C.       ELIGIBILITY, PARTICIPATION AND GRANTS.

         Options shall be granted under the Plan to current members of the
Board. The Committee shall grant to each director options to purchase shares in
such amounts as the Committee shall from time to time determine.

D.       SHARES SUBJECT TO THE PLAN.

         Subject to adjustment as provided below, an aggregate of 2,800,000
shares of $0.10 par value common stock of the Company shall be subject to this
Plan from authorized but unissued shares of



the Company. Such number and kind of shares shall be appropriately adjusted in
the event of any one or more stock splits, reverse stock splits or stock
dividends hereafter paid or declared with respect to such stock. If, prior to
the termination of the Plan, shares issued pursuant hereto shall have been
repurchased by the Company pursuant to this Plan, such repurchased shares shall
again become available for issuance under the Plan.

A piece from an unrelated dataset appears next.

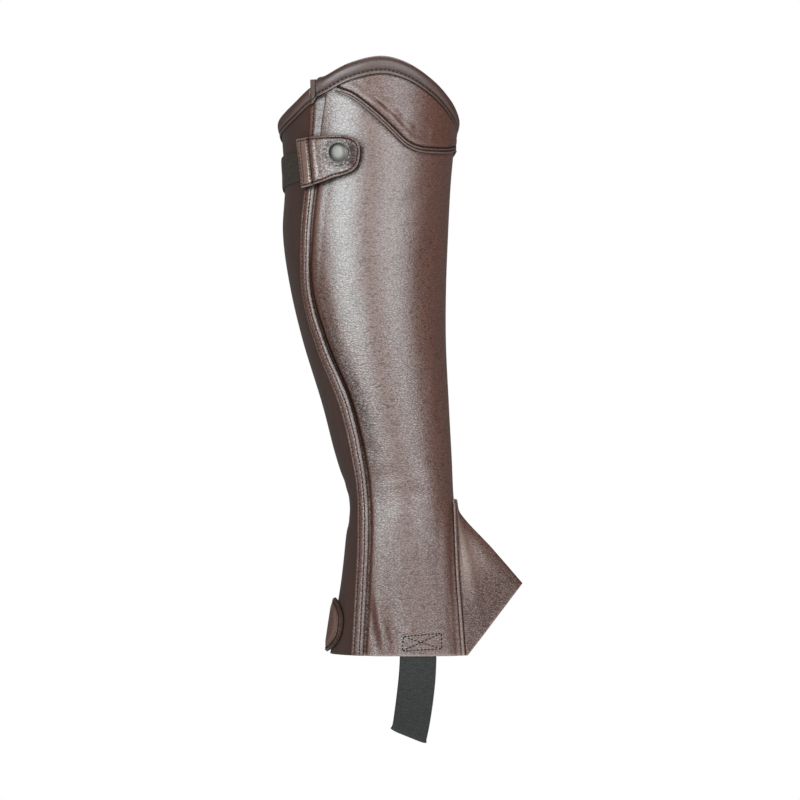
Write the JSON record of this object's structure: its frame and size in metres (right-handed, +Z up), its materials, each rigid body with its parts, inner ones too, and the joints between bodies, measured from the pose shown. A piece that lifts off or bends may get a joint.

         Any shares which, after the effective date of this Plan, shall become
subject to valid outstanding options under this Plan may, to the extent of the
release of any such shares from option by termination or expiration of option(s)
without valid exercise, be made the subject of additional options under this
Plan.

E.       NO ADJUSTMENTS UPON CHANGES IN CAPITALIZATION.

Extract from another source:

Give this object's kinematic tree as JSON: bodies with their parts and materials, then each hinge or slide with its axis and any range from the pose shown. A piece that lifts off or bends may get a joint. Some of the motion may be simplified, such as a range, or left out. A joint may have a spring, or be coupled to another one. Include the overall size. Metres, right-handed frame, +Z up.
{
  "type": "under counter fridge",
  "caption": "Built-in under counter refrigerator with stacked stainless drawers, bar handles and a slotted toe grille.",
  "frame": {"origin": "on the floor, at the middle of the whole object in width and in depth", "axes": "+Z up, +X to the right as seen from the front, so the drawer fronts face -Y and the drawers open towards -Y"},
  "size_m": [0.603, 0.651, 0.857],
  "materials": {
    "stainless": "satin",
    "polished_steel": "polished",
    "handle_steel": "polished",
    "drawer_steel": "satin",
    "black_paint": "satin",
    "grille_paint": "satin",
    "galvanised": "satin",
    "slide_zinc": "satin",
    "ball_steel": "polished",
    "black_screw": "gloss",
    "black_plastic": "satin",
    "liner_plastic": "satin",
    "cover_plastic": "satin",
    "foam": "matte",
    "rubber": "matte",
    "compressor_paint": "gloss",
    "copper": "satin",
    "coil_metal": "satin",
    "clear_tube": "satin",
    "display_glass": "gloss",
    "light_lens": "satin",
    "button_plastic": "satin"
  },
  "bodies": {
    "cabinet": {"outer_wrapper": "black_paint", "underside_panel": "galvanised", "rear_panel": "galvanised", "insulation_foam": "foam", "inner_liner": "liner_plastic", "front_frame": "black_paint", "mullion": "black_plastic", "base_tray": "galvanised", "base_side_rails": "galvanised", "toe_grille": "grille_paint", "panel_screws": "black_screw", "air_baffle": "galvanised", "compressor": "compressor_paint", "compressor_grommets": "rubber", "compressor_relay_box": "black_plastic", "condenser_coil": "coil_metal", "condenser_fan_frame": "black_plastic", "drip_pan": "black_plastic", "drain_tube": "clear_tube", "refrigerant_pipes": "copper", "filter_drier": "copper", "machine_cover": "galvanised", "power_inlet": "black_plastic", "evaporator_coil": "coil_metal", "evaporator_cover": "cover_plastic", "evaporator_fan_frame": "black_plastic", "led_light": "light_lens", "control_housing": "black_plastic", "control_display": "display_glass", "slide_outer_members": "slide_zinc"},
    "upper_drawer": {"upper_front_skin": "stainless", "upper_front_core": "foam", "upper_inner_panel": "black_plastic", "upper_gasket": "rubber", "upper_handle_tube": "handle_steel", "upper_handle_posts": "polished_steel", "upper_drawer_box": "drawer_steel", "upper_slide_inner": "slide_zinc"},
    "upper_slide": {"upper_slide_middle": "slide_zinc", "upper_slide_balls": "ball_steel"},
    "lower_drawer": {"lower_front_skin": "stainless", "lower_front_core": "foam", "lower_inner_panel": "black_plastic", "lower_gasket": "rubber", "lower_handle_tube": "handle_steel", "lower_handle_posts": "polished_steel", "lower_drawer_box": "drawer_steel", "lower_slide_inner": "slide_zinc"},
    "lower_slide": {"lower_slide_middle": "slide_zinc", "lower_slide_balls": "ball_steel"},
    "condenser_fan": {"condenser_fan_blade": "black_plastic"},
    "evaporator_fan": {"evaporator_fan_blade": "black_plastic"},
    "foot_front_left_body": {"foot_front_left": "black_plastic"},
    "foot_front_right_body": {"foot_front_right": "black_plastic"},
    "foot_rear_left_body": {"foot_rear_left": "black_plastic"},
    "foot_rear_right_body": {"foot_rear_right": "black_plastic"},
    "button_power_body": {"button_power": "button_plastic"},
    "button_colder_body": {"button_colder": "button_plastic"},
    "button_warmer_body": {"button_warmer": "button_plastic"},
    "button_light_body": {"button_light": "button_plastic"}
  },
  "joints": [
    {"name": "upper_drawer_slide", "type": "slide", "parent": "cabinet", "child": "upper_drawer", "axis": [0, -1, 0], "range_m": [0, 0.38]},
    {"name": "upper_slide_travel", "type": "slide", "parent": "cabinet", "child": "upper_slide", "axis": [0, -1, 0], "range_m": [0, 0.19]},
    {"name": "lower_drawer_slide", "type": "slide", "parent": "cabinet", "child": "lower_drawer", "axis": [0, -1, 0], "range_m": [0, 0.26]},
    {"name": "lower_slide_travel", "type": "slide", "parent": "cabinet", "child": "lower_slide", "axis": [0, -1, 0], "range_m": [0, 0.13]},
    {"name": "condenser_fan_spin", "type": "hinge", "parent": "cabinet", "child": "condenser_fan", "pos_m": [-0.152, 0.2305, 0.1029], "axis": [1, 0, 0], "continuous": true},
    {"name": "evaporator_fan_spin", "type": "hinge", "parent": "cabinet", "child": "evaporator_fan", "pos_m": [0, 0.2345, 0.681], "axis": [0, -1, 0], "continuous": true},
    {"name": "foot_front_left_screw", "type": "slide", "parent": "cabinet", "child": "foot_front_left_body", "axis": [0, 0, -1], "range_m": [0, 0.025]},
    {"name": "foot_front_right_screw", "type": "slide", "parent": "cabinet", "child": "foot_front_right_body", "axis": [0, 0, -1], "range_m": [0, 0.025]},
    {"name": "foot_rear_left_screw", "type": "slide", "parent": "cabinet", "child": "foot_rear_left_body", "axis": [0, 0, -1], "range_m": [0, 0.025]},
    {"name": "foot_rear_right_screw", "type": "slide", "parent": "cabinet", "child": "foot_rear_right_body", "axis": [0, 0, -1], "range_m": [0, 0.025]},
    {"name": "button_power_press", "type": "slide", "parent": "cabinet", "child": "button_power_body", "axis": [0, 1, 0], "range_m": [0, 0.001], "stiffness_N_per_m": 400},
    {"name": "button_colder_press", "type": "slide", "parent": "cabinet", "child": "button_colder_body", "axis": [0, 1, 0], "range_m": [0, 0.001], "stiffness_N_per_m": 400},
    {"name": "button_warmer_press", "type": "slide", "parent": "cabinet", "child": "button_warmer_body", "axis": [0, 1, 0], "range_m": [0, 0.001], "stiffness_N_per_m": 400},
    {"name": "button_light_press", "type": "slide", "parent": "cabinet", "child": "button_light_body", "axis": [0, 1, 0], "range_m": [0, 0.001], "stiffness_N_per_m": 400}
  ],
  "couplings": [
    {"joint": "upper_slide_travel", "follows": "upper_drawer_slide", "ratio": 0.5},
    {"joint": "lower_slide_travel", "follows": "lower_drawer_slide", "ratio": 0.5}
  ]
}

         Except as expressly provided herein, in the event of a merger,
consolidation, reorganization, stock dividend, stock split, or other change in
corporate structure or capitalization affecting the common stock of the Company,
there shall be no change in the number of shares subject to options to be
granted thereafter pursuant to the Plan; provided, however, that in such event,
an appropriate adjustment may be made in the number and kind of shares subject
to and the exercise prices of outstanding options granted under the Plan as
determined by the Committee.

F.       TERMS AND CONDITIONS OF OPTIONS.

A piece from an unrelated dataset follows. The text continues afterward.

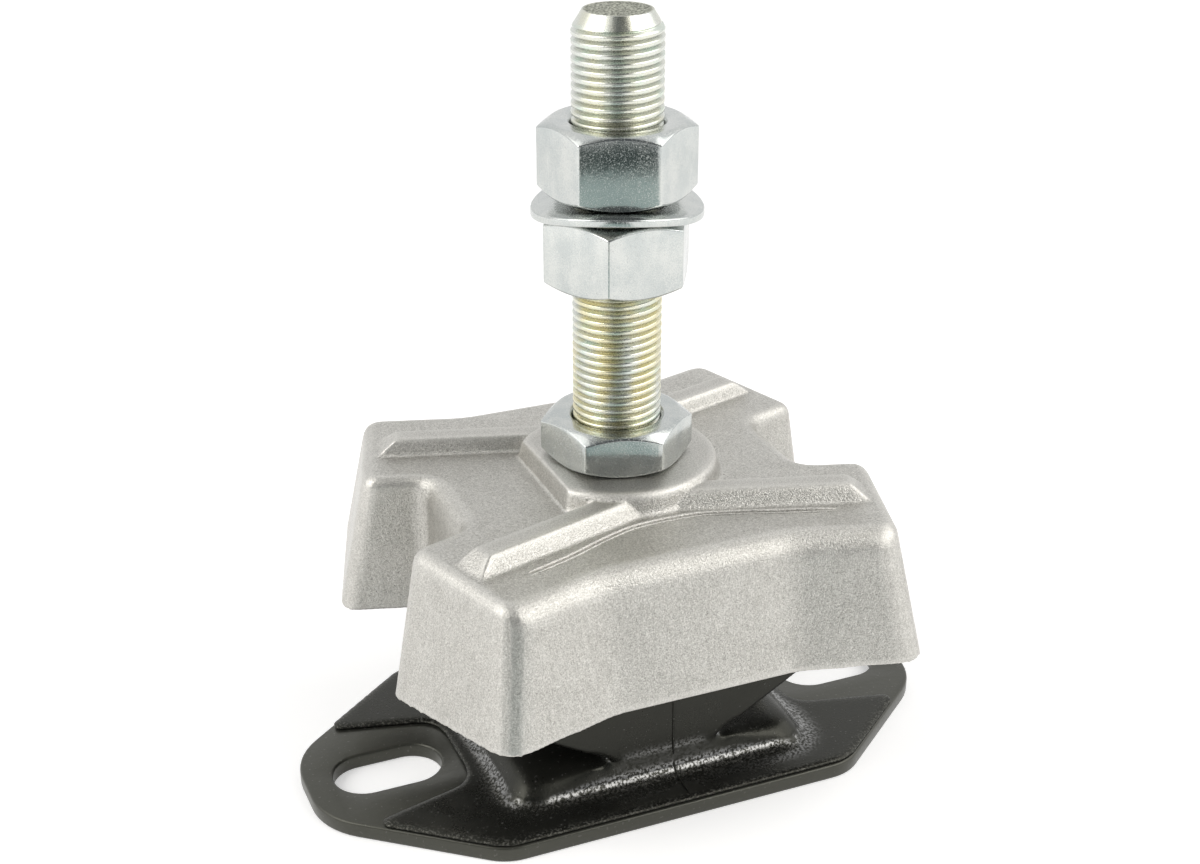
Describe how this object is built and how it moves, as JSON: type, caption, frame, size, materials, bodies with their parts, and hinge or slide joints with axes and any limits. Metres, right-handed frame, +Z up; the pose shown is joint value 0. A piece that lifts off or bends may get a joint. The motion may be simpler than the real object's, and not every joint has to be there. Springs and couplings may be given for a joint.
{
  "type": "rubber anti-vibration mount",
  "caption": "Rubber anti-vibration mount: slotted steel base plate, bonded rubber body, cast top with flared arms, and a levelling stud with its nuts and a spring washer.",
  "frame": {"origin": "centre of the base plate's underside, on the stud's axis", "axes": "+Z up along the stud, +X along the plate through both slots, +Y to the back of the picture's view"},
  "size_m": [0.1234, 0.0916, 0.142],
  "materials": {
    "black_plate": "satin black coating on steel",
    "rubber": "black moulded rubber with a soft sheen",
    "cast_aluminium": "as cast and blasted, matt and finely grained",
    "stud_zinc": "bright zinc with a faint yellow-green tint",
    "zinc": "bright zinc with a faint blue tint"
  },
  "bodies": {
    "base": {"base_plate": "black_plate", "rubber_element": "rubber"},
    "casting": {"top_casting": "cast_aluminium", "threaded_stud": "stud_zinc", "jam_nut": "zinc"},
    "washer": {"spring_washer": "zinc"},
    "levelling": {"levelling_nut": "zinc"},
    "clamp": {"clamp_nut": "zinc"}
  },
  "joints": [
    {"name": "load_deflection", "type": "slide", "parent": "base", "child": "casting", "axis": [0, 0, 1], "range_m": [-0.006, 0.0015], "stiffness_N_per_m": 200000, "deforming": ["rubber_element"]},
    {"name": "height_setting", "type": "slide", "parent": "casting", "child": "washer", "axis": [0, 0, 1], "range_m": [-0.024, 0.018]},
    {"name": "levelling_nut_turn", "type": "hinge", "parent": "washer", "child": "levelling", "pos_m": [0, 0, 0.0997], "axis": [0, 0, 1], "range_deg": [-5765, 4325]},
    {"name": "clamp_nut_turn", "type": "hinge", "parent": "washer", "child": "clamp", "pos_m": [0, 0, 0.1155], "axis": [0, 0, 1], "range_deg": [-5765, 4325]}
  ],
  "couplings": [
    {"joint": "levelling_nut_turn", "follows": "height_setting", "rad_per_m": 4188.8},
    {"joint": "clamp_nut_turn", "follows": "height_setting", "rad_per_m": 4188.8}
  ]
}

                  The Committee shall have the power, subject to the limitations
contained in this Plan, to prescribe any terms and conditions in respect of the
granting or exercise of any option under this Plan and, in particular, shall
prescribe the following terms and conditions:

                  (1) Each option shall state the number of shares to which it
         pertains.

                  (2) The price at which shares shall be sold to participants
         hereunder (the "Exercise Price") shall be the Fair Market Value of the
         Company's common stock on the date of grant. Payment of the Exercise
         Price shall be made (a) if payment is made by check payable to the
         Company, at the time the shares are sold hereunder, or (b) if payment
         is made pursuant to an irrevocable election to surrender outstanding
         shares of common stock of the Company which have a Fair Market Value on
         the date of surrender equal to the Exercise Price of the shares as to
         which the option is being exercised, no later than the settlement date
         for the shares sold in the market to cover the Exercise Price, or (c)
         by a combination thereof, UNLESS an option is exercised in connection
         with a deferral election pursuant to the Deferred Compensation Plan,
         defined below, in which case payment of the Exercise Price shall be
         made as provided in Section M herein.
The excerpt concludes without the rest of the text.